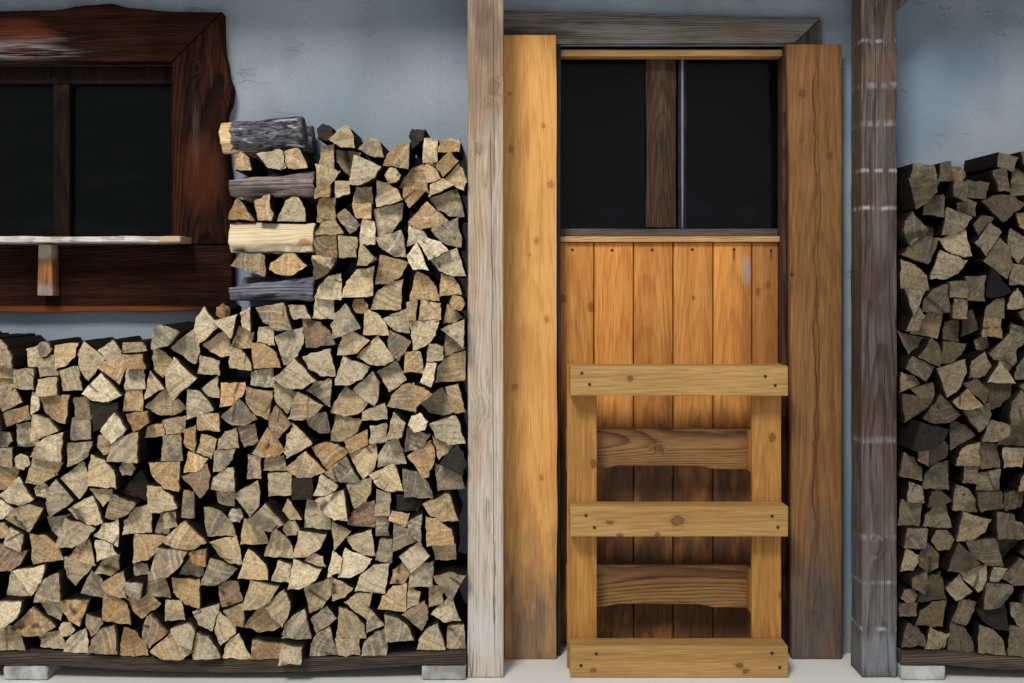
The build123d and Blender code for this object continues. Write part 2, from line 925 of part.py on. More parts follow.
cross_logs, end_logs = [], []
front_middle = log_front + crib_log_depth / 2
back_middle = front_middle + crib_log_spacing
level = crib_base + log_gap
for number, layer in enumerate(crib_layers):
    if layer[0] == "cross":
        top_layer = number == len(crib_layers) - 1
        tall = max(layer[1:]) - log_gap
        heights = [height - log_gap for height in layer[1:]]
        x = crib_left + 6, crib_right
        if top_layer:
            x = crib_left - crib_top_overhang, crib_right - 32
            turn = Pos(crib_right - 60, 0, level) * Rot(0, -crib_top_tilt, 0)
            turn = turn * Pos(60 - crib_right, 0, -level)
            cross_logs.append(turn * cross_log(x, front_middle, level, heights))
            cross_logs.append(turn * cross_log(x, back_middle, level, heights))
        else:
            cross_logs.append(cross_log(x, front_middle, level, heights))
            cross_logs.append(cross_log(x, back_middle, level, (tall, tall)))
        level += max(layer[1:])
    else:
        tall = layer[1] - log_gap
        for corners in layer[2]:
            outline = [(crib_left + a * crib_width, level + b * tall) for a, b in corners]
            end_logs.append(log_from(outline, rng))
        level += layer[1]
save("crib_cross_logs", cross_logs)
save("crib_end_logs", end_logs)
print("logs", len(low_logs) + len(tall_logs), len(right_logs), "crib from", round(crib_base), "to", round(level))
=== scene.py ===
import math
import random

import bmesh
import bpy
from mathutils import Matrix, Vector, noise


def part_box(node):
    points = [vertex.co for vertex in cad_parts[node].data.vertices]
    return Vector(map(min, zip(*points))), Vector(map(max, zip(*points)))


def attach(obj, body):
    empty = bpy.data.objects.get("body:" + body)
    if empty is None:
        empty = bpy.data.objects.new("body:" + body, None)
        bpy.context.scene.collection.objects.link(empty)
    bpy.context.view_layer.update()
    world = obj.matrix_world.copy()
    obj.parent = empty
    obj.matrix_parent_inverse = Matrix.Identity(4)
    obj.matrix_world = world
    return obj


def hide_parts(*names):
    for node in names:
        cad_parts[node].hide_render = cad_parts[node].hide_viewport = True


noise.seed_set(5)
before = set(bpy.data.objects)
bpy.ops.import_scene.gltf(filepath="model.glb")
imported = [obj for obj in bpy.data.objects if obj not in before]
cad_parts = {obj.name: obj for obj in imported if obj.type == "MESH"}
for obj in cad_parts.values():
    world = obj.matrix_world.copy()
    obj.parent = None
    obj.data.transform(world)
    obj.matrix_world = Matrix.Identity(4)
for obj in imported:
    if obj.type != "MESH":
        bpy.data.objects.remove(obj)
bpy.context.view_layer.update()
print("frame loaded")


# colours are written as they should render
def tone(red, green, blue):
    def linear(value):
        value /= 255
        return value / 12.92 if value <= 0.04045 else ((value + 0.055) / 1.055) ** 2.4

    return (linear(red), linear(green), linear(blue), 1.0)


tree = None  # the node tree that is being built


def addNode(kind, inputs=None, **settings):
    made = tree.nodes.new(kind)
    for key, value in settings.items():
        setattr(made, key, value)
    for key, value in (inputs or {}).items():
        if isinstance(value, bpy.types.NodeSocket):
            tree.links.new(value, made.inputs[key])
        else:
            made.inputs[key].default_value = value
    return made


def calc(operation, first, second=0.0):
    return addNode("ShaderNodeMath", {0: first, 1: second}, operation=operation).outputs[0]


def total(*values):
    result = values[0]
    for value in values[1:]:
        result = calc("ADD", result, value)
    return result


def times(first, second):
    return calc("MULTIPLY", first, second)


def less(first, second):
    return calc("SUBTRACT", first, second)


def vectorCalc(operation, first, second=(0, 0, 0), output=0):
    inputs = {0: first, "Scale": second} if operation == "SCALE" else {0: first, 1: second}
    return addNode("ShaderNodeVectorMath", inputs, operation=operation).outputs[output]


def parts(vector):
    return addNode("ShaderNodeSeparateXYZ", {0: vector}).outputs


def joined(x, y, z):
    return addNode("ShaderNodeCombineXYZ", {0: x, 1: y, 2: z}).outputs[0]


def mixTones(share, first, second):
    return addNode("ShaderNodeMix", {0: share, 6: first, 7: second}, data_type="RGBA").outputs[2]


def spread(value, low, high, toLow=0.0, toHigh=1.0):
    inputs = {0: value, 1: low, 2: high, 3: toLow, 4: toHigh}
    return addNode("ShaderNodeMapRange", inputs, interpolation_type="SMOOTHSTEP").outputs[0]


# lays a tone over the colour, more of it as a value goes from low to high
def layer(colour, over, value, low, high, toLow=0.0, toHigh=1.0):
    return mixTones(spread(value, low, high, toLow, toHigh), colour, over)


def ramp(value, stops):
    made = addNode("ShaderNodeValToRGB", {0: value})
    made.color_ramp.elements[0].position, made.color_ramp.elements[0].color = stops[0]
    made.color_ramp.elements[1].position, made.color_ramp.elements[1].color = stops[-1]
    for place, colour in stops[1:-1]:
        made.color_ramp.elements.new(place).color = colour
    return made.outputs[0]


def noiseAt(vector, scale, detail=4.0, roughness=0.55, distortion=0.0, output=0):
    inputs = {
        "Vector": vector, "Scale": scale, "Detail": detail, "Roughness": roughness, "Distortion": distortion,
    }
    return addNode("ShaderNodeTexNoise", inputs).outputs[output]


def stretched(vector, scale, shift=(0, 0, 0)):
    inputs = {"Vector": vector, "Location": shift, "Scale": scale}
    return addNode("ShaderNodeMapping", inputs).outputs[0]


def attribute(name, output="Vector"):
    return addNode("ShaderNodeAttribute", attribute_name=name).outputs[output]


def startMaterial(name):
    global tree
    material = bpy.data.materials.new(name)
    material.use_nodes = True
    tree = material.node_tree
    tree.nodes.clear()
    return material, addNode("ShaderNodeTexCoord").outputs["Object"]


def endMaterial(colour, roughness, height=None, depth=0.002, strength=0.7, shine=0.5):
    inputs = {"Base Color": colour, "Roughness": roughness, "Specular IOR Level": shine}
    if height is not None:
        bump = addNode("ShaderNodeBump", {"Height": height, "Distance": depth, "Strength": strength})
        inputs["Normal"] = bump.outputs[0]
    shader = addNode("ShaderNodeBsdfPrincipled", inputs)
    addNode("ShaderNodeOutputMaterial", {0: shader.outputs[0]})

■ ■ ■

Reproduce each line verbatim.

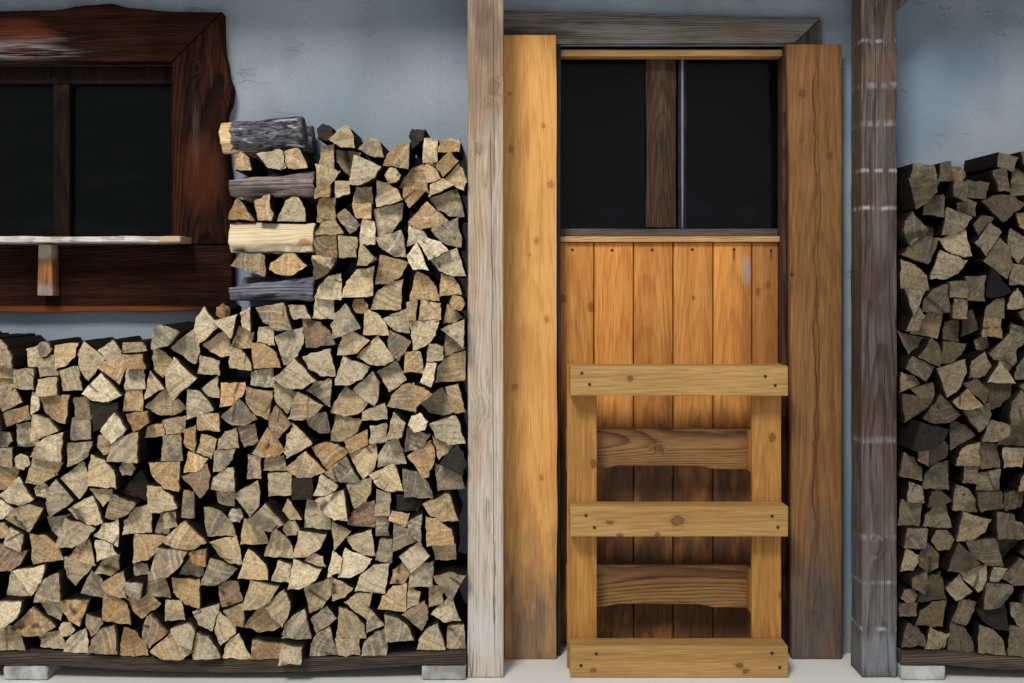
The build123d and Blender code for this object continues. Write part 2, from line 925 of part.py on. More parts follow.
cross_logs, end_logs = [], []
front_middle = log_front + crib_log_depth / 2
back_middle = front_middle + crib_log_spacing
level = crib_base + log_gap
for number, layer in enumerate(crib_layers):
    if layer[0] == "cross":
        top_layer = number == len(crib_layers) - 1
        tall = max(layer[1:]) - log_gap
        heights = [height - log_gap for height in layer[1:]]
        x = crib_left + 6, crib_right
        if top_layer:
            x = crib_left - crib_top_overhang, crib_right - 32
            turn = Pos(crib_right - 60, 0, level) * Rot(0, -crib_top_tilt, 0)
            turn = turn * Pos(60 - crib_right, 0, -level)
            cross_logs.append(turn * cross_log(x, front_middle, level, heights))
            cross_logs.append(turn * cross_log(x, back_middle, level, heights))
        else:
            cross_logs.append(cross_log(x, front_middle, level, heights))
            cross_logs.append(cross_log(x, back_middle, level, (tall, tall)))
        level += max(layer[1:])
    else:
        tall = layer[1] - log_gap
        for corners in layer[2]:
            outline = [(crib_left + a * crib_width, level + b * tall) for a, b in corners]
            end_logs.append(log_from(outline, rng))
        level += layer[1]
save("crib_cross_logs", cross_logs)
save("crib_end_logs", end_logs)
print("logs", len(low_logs) + len(tall_logs), len(right_logs), "crib from", round(crib_base), "to", round(level))
=== scene.py ===
import math
import random

import bmesh
import bpy
from mathutils import Matrix, Vector, noise


def part_box(node):
    points = [vertex.co for vertex in cad_parts[node].data.vertices]
    return Vector(map(min, zip(*points))), Vector(map(max, zip(*points)))


def attach(obj, body):
    empty = bpy.data.objects.get("body:" + body)
    if empty is None:
        empty = bpy.data.objects.new("body:" + body, None)
        bpy.context.scene.collection.objects.link(empty)
    bpy.context.view_layer.update()
    world = obj.matrix_world.copy()
    obj.parent = empty
    obj.matrix_parent_inverse = Matrix.Identity(4)
    obj.matrix_world = world
    return obj


def hide_parts(*names):
    for node in names:
        cad_parts[node].hide_render = cad_parts[node].hide_viewport = True


noise.seed_set(5)
before = set(bpy.data.objects)
bpy.ops.import_scene.gltf(filepath="model.glb")
imported = [obj for obj in bpy.data.objects if obj not in before]
cad_parts = {obj.name: obj for obj in imported if obj.type == "MESH"}
for obj in cad_parts.values():
    world = obj.matrix_world.copy()
    obj.parent = None
    obj.data.transform(world)
    obj.matrix_world = Matrix.Identity(4)
for obj in imported:
    if obj.type != "MESH":
        bpy.data.objects.remove(obj)
bpy.context.view_layer.update()
print("frame loaded")


# colours are written as they should render
def tone(red, green, blue):
    def linear(value):
        value /= 255
        return value / 12.92 if value <= 0.04045 else ((value + 0.055) / 1.055) ** 2.4

    return (linear(red), linear(green), linear(blue), 1.0)


tree = None  # the node tree that is being built


def addNode(kind, inputs=None, **settings):
    made = tree.nodes.new(kind)
    for key, value in settings.items():
        setattr(made, key, value)
    for key, value in (inputs or {}).items():
        if isinstance(value, bpy.types.NodeSocket):
            tree.links.new(value, made.inputs[key])
        else:
            made.inputs[key].default_value = value
    return made


def calc(operation, first, second=0.0):
    return addNode("ShaderNodeMath", {0: first, 1: second}, operation=operation).outputs[0]


def total(*values):
    result = values[0]
    for value in values[1:]:
        result = calc("ADD", result, value)
    return result


def times(first, second):
    return calc("MULTIPLY", first, second)


def less(first, second):
    return calc("SUBTRACT", first, second)


def vectorCalc(operation, first, second=(0, 0, 0), output=0):
    inputs = {0: first, "Scale": second} if operation == "SCALE" else {0: first, 1: second}
    return addNode("ShaderNodeVectorMath", inputs, operation=operation).outputs[output]


def parts(vector):
    return addNode("ShaderNodeSeparateXYZ", {0: vector}).outputs


def joined(x, y, z):
    return addNode("ShaderNodeCombineXYZ", {0: x, 1: y, 2: z}).outputs[0]


def mixTones(share, first, second):
    return addNode("ShaderNodeMix", {0: share, 6: first, 7: second}, data_type="RGBA").outputs[2]


def spread(value, low, high, toLow=0.0, toHigh=1.0):
    inputs = {0: value, 1: low, 2: high, 3: toLow, 4: toHigh}
    return addNode("ShaderNodeMapRange", inputs, interpolation_type="SMOOTHSTEP").outputs[0]


# lays a tone over the colour, more of it as a value goes from low to high
def layer(colour, over, value, low, high, toLow=0.0, toHigh=1.0):
    return mixTones(spread(value, low, high, toLow, toHigh), colour, over)


def ramp(value, stops):
    made = addNode("ShaderNodeValToRGB", {0: value})
    made.color_ramp.elements[0].position, made.color_ramp.elements[0].color = stops[0]
    made.color_ramp.elements[1].position, made.color_ramp.elements[1].color = stops[-1]
    for place, colour in stops[1:-1]:
        made.color_ramp.elements.new(place).color = colour
    return made.outputs[0]


def noiseAt(vector, scale, detail=4.0, roughness=0.55, distortion=0.0, output=0):
    inputs = {
        "Vector": vector, "Scale": scale, "Detail": detail, "Roughness": roughness, "Distortion": distortion,
    }
    return addNode("ShaderNodeTexNoise", inputs).outputs[output]


def stretched(vector, scale, shift=(0, 0, 0)):
    inputs = {"Vector": vector, "Location": shift, "Scale": scale}
    return addNode("ShaderNodeMapping", inputs).outputs[0]


def attribute(name, output="Vector"):
    return addNode("ShaderNodeAttribute", attribute_name=name).outputs[output]


def startMaterial(name):
    global tree
    material = bpy.data.materials.new(name)
    material.use_nodes = True
    tree = material.node_tree
    tree.nodes.clear()
    return material, addNode("ShaderNodeTexCoord").outputs["Object"]


def endMaterial(colour, roughness, height=None, depth=0.002, strength=0.7, shine=0.5):
    inputs = {"Base Color": colour, "Roughness": roughness, "Specular IOR Level": shine}
    if height is not None:
        bump = addNode("ShaderNodeBump", {"Height": height, "Distance": depth, "Strength": strength})
        inputs["Normal"] = bump.outputs[0]
    shader = addNode("ShaderNodeBsdfPrincipled", inputs)
    addNode("ShaderNodeOutputMaterial", {0: shader.outputs[0]})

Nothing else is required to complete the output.